Hacker News new | ask | show | jobs
by wwwigham 3386 days ago
From the NOD crypto document, the following advice is given:

> (S//NF) Tools should perform key exchange exactly once per connection. Many algorithms have weaknesses during key exchange and the volume of data expected during a given connection does not meet the threshold where a re-key is required. xiii To reiterate, re-keying is not recommended.

With the footnote:

> xiii (S//NF) The exact nature of which algorithms are weak at this stage is highly classified. In the absence of those facts this guidance is still relevant; the utility inherent in re-keying derives from minimizing key exposure when performing bulk encryption of large amounts of data. Even the most data-intensive NOD operations involve several fewer orders of magnitude of data per session key. Consequently, re-keying introduces unnecessary complexity (and therefore opportunities for bugs or other unexpected behavior) without delivering value in return.
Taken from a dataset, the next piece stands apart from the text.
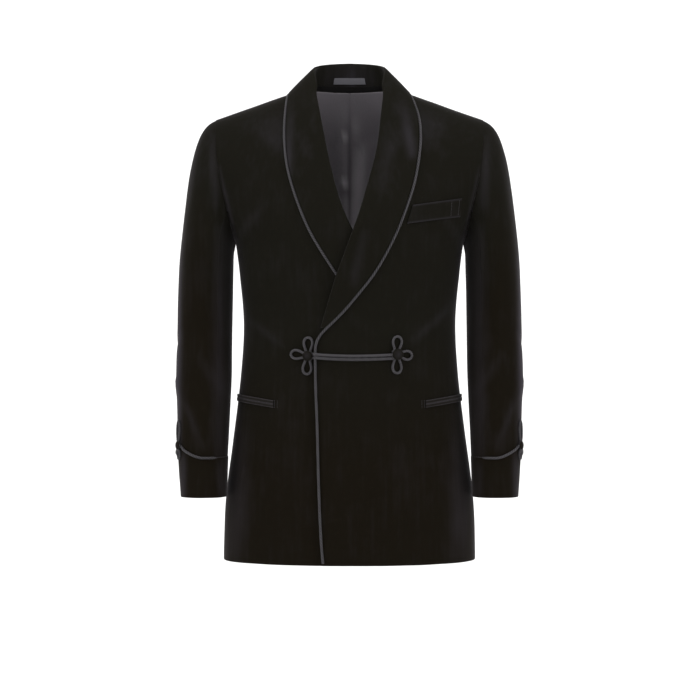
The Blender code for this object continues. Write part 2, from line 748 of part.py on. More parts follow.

Which key exchange algorithms have key exchange vulnerabilities when keys are frequently exchanged, I wonder.

2 comments

It would be really interesting if that kind of technical detail leaked. With all of these leaks, I've never heard of a technical / mathematical document discussing the actual encryption algorithms leaking.

Makes me wonder if either

- This whole leak is a "fake" or at least no big deal for the TLAs (because there is not much surprizing inside)

and / or:

- Most encryption is broken in a fundamental way. I would never be able find out, because the four or five influential security experts I know and trust, and who tell me it is safe, are bought by the TLAs. Who knows, maybe all PGP does effectively is to mark my mails as really really interesting. "They" can trivially decrypt them, and then they employ thousands of analysts who just do parallel construction on everything they find out (so they don't leak their exploit).

A boring but more likely explanation is that the juicier the information, the more heavily protected it is. Fewer people know, writing it down is more strongly discouraged, more paranoid procedures are used to prevent leaks, etc.
DH?
Probably stands for Diffie–Hellman, a well-known key exchange algorithm.